Scripture Readings: Exodus 3:1-8; 13-15; First Corinthians 10:1-6, 10-12; Luke 13:1-9

Each year the first two Sunday’s of Lent are linked with specific events in the life of Christ: the temptations he endured in the Judean desert and the Transfiguration on the mountain, as recorded in the Gospels. The third Sunday of Lent, though, is not so much centered on an event in Christ’s life, but is concerned with Jesus’ teaching on the patience, mercy and love of our God. The three reading assigned for this Sunday all touch on the importance of place hope in God, the All-Merciful and Giver-of-life, who is always ready to forgive transgressors.

The first lesson for Mass today recounts the memorable event of Moses before the burning bush at Horeb, the mountain of God. This profound experience of God’s presence elicits such immense awe and even fear, that Moses hid his face. This confirms the notion that God’s majesty is so great that no human being can gaze at it and live. But God is likewise near enough to tell Moses that the time has come for the Israelites to be freed from slavery in Egypt and that Moses would be the chosen instrument for bringing it about.

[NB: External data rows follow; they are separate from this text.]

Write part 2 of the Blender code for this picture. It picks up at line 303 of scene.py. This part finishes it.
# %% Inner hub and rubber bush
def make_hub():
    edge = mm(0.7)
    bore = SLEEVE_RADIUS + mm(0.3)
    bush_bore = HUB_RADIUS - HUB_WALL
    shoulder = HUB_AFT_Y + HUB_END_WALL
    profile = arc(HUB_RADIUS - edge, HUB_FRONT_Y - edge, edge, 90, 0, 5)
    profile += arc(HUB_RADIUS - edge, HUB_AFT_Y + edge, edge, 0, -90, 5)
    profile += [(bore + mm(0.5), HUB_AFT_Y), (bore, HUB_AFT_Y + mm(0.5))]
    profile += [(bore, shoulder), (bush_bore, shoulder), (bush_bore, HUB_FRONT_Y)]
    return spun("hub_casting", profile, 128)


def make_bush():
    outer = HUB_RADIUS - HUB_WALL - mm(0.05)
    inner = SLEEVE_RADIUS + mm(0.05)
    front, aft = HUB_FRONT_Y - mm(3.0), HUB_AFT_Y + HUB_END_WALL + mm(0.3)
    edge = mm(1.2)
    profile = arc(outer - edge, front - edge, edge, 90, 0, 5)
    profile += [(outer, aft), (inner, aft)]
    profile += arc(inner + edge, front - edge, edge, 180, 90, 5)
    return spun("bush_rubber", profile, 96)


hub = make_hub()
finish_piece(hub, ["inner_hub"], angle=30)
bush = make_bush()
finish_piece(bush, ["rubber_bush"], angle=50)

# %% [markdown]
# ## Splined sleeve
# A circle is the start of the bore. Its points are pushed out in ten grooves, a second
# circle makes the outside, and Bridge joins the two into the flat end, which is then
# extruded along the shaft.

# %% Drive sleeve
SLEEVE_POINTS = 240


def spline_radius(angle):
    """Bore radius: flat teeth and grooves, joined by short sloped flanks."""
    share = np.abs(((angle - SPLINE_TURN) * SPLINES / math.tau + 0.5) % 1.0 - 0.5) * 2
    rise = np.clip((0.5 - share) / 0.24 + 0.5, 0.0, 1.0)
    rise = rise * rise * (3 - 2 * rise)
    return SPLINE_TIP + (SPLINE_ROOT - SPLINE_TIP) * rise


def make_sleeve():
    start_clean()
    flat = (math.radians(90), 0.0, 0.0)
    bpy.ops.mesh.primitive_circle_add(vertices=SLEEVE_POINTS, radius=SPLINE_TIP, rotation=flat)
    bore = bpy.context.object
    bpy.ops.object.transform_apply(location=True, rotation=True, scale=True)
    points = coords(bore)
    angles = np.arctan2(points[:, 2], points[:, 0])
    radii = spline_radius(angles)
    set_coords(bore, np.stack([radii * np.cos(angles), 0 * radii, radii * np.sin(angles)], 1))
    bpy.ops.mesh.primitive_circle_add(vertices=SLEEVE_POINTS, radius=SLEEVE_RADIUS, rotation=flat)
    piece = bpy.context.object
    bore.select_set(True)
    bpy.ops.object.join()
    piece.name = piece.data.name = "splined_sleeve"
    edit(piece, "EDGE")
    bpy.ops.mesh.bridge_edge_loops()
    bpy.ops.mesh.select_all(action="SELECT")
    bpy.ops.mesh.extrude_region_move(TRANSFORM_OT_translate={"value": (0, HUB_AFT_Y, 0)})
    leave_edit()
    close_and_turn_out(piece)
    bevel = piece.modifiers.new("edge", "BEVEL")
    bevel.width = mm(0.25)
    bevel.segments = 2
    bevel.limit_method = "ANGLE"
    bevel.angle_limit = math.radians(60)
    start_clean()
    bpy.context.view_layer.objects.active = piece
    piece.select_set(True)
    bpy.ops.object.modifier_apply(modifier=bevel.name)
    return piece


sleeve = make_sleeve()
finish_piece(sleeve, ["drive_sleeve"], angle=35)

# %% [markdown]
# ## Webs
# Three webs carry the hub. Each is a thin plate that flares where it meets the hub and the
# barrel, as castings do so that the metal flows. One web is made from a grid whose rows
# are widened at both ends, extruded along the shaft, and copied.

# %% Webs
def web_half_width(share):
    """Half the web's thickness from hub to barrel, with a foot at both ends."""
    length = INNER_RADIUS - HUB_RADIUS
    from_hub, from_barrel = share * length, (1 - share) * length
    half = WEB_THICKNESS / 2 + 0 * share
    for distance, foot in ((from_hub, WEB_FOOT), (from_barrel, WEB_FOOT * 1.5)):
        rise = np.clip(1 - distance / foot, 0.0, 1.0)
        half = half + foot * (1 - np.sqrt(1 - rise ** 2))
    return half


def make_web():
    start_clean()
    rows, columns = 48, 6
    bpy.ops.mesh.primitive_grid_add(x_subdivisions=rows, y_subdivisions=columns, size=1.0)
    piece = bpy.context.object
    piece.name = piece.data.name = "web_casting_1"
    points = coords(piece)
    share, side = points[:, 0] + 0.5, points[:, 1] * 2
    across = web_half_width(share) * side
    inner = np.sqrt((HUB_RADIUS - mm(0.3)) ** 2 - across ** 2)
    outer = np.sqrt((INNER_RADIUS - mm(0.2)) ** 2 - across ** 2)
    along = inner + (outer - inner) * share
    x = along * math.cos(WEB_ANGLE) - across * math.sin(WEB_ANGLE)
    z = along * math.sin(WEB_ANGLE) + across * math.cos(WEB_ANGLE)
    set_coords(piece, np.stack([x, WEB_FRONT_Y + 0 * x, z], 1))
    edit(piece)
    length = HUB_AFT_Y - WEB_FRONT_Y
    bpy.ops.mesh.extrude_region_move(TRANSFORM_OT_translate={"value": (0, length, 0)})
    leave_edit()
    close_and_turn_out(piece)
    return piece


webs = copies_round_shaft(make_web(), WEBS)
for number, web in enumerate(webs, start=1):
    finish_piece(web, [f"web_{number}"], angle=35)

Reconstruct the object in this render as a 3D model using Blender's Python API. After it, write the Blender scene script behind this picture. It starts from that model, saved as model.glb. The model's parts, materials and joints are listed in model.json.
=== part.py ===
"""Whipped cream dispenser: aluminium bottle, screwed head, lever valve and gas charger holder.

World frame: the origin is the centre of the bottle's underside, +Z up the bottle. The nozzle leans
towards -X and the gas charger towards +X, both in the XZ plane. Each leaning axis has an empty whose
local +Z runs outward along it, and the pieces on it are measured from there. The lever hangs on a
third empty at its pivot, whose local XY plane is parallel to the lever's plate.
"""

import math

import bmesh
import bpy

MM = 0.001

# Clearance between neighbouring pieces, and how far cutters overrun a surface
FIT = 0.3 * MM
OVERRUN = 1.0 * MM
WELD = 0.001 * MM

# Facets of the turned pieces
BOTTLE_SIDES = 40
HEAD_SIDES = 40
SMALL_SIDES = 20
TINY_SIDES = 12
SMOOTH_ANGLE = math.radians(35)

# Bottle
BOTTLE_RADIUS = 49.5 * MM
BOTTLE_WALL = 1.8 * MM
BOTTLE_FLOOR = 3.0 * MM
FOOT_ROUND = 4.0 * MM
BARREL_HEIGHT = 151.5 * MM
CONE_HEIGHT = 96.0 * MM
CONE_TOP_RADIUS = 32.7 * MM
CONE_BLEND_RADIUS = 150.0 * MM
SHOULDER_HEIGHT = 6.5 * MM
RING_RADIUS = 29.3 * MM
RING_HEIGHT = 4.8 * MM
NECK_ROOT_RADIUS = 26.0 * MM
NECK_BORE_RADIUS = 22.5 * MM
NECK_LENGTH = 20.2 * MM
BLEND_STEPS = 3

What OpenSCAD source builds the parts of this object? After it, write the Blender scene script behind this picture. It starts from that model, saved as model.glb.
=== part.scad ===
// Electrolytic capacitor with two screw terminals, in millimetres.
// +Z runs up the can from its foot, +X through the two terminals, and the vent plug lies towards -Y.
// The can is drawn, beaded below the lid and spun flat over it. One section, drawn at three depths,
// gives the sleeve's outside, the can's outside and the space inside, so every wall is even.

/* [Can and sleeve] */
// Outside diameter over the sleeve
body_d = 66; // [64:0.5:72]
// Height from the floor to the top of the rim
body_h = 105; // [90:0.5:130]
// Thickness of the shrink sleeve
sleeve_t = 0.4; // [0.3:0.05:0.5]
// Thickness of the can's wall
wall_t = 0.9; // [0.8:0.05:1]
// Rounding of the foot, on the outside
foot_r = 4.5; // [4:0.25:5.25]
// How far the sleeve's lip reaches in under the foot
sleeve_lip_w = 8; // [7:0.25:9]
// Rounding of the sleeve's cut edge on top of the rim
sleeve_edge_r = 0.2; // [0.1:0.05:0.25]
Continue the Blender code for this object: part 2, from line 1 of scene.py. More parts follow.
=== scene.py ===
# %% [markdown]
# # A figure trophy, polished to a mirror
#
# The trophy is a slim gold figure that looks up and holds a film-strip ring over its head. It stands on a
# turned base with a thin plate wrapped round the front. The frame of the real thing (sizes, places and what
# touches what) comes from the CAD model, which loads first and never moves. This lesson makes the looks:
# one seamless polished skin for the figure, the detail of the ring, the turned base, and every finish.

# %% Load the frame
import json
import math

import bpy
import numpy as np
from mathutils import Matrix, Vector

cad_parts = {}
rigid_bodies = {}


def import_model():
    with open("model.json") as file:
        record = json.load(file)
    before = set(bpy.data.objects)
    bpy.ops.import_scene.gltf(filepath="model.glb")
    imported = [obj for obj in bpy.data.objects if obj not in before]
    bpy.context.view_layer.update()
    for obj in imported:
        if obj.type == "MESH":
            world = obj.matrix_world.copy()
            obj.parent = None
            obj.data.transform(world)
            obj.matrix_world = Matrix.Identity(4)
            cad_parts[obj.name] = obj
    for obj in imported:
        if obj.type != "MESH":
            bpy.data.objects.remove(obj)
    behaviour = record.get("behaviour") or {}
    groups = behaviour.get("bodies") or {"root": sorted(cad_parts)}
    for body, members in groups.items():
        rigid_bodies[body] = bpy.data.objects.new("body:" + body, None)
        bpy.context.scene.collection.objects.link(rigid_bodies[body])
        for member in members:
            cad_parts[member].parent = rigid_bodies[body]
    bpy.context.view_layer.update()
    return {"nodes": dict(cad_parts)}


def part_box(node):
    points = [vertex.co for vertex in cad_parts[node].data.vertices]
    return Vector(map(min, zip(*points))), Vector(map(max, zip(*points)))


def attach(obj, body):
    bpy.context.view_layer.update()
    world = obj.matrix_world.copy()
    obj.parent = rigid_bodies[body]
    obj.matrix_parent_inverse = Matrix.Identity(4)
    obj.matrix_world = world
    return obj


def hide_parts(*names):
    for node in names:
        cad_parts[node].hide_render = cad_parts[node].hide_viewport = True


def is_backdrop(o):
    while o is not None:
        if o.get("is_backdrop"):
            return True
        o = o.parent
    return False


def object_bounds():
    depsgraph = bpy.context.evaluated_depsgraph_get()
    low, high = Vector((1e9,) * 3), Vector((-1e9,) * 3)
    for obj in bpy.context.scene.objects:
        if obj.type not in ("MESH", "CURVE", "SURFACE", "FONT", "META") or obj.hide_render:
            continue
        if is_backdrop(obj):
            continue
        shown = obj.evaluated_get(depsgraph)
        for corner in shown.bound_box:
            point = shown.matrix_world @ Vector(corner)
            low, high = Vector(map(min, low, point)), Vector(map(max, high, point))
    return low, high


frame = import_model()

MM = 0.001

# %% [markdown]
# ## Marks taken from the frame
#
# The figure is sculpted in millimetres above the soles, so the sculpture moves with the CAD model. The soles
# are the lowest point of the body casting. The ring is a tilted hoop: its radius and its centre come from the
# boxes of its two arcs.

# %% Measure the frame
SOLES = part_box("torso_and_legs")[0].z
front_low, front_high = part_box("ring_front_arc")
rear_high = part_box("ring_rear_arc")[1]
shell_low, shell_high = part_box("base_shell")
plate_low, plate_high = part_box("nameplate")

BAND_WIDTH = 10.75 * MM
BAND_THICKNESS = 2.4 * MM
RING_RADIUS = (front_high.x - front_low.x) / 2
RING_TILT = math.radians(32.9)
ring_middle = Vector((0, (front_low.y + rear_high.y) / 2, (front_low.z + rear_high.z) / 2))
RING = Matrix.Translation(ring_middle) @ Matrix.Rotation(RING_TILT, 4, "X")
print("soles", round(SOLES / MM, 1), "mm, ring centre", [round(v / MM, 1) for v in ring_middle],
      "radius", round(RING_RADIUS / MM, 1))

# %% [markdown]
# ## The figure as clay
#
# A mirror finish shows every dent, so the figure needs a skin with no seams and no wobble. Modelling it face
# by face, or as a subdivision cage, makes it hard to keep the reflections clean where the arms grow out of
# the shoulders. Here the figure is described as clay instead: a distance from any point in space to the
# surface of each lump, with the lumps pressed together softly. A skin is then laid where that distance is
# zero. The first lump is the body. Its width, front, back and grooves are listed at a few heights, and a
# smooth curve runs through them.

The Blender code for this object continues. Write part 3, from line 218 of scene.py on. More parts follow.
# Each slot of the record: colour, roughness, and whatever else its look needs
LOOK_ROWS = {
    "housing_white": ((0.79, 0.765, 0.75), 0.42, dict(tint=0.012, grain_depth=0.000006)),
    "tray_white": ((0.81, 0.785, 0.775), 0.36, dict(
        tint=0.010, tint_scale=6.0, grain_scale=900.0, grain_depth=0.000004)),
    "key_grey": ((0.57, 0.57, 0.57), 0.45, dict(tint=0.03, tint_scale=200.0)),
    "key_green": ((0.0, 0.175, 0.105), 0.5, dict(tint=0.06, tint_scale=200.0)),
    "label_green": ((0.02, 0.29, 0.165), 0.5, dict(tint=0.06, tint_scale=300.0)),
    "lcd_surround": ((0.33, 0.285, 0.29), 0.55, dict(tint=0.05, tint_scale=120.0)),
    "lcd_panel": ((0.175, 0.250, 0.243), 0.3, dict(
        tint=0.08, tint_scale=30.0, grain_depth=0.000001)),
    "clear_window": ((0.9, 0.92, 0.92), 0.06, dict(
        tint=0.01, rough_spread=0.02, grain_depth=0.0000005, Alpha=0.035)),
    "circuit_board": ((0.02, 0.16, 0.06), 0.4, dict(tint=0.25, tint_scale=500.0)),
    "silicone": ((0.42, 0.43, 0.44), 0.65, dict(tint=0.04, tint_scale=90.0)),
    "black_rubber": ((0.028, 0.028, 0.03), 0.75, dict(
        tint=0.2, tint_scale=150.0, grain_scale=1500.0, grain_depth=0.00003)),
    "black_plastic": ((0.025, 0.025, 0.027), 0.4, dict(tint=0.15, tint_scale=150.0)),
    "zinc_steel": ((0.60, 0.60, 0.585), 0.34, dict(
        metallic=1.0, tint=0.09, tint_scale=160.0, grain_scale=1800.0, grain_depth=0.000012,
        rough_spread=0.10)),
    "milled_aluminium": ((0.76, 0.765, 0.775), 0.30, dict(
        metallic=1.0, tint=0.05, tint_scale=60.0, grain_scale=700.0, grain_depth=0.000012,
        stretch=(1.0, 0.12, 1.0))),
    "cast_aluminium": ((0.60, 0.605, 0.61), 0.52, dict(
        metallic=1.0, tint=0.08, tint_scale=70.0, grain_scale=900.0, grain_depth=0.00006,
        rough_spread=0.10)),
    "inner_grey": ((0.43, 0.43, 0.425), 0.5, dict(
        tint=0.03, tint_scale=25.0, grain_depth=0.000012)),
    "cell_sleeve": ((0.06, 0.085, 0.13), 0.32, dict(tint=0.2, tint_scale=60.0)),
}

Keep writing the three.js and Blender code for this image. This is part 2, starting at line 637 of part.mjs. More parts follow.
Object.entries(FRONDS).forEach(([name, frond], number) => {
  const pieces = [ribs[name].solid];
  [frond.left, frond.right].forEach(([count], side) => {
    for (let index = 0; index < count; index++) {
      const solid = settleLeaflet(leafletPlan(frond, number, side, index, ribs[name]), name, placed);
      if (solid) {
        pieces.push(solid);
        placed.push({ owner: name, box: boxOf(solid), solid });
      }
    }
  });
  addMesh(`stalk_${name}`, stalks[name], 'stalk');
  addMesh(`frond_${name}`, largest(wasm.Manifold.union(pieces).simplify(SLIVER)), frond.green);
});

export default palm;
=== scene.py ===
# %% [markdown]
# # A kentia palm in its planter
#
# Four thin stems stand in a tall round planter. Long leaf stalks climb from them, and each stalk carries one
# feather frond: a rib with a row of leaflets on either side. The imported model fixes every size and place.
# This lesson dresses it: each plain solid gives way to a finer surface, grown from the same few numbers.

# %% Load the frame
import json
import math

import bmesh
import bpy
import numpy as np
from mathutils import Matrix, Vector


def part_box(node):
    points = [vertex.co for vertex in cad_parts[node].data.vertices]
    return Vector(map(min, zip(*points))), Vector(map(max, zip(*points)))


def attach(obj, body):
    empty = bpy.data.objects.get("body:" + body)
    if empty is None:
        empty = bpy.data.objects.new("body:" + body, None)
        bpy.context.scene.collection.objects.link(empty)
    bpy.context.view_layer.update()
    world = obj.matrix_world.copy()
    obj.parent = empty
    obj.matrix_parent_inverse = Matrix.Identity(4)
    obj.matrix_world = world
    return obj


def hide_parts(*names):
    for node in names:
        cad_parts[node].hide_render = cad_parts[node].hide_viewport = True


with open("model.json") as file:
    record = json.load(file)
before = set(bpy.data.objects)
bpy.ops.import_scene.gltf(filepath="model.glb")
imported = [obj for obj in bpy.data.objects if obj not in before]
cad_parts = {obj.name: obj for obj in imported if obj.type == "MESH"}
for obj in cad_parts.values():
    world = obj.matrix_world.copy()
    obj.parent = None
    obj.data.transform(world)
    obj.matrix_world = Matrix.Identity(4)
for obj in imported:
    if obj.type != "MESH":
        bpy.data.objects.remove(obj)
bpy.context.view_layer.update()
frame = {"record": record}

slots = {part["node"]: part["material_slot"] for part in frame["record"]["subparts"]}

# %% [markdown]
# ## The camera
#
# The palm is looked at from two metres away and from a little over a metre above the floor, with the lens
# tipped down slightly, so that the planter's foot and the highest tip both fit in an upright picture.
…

God assures Moses that he will not be alone, but under God’s provident care and thus should proceed with confidence in God’s saving help. The prophetic vocation of Moses shows clearly God’s love and compassion, especially for the oppressed and downtrodden.

Continuing along the same line of thinking, Jesus uses in his preaching an image for God as a gardener and the challenge of growing plants and trees, which includes weeding out what is not-productive or dead. In the case of the fig tree being described in the Gospel, the chief gardener or owner of the vineyard notices a fruitless tree and orders it to be cut down.

The vinedresser, though, pleads for another year, a further chance for the tree, in the hope that it may indeed bear fruit. The point being made by Jesus is that God is truly patient and merciful, more than willing to give innumerable chances for a change of heart, a deeper union, a fuller communion, with the living God. There comes a point, though, when in fact the human heart may be so far from God that nothing less than God’s all-powerful grace can redirect it. The reality of free will always has to be taken into account, of course, with the reminder that God never forces us to act against our will, but lovingly invites us to share in God’s life.

In this Sunday’s Gospel passage Jesus is teaching his disciples never to let their lives be so out of control or far from God that the turning to God becomes more and more difficult, though never impossible. Our free will is just that: not being forced to choose for God and the ways of the Gospel, but truly free, leaving us with the ability to choose for God and life or seek the way of error and separation from God. That we want to avoid at all costs. It is never too late to turn to God.

Someone has said that we Christians speak much about God but in fact very little to God. In Lent we are being called to speak to God, to be people of prayer, striving for union with our Maker, at all times and everywhere. Our annual observance of Lent, forty days of special prayer, fasting and almsgiving or doing good, is a golden opportunity to meet our God and belong more fully to the One who ultimately satisfies the longings of the human heart.

Today is the acceptable time to return to God and to produce fruit in our life, the time to experience God’s loving mercy and to offer our forgiveness to those who have offended us in the past or are offending us now. This is the acceptable time to be kind-hearted and give others another chance. Christ can more freely enter our lives under such conditions, when we leave ourselves open to true life and love.

When we unite to celebrate the Eucharist in our Church we experience the presence of God in our midst and we thank God for such goodness and patience with us. Salvation history is the story of God’s redeeming mercy, expressed in faithful patience with all people past, present and to come. And “another year” is being offered to us to bear fruit.

The good fruit includes love, joy, peace, patience, kindness, generosity, faithfulness, gentleness and self control (see Galatians 5:22-23). And the greatest fruit produced is love and forgiveness toward all. We are only able to do this by the grace of God. May God’s grace come abundantly into our lives today and throughout these forty days of Lent.

“Those who hope in the Lord will renew their strength,” says the prophet Isaiah (40:31). Hope here is to be understood as closely linked to the virtue of waiting, of being patient. In Spanish, for example, the word esperar, means both to wait and to hope. “Saber esperar,” means to know how to hope and to know how to wait.

This is how God acts toward us and we are called to do likewise in our relationship to God and one another. “By waiting and by calm you shall be saved,” the prophet Isaiah also wrote (Is 30:15).

The Lord has promised to be at our side in good times and bad, in joy and in sorrow, and in this we can take great delight, for our God will never abandon us.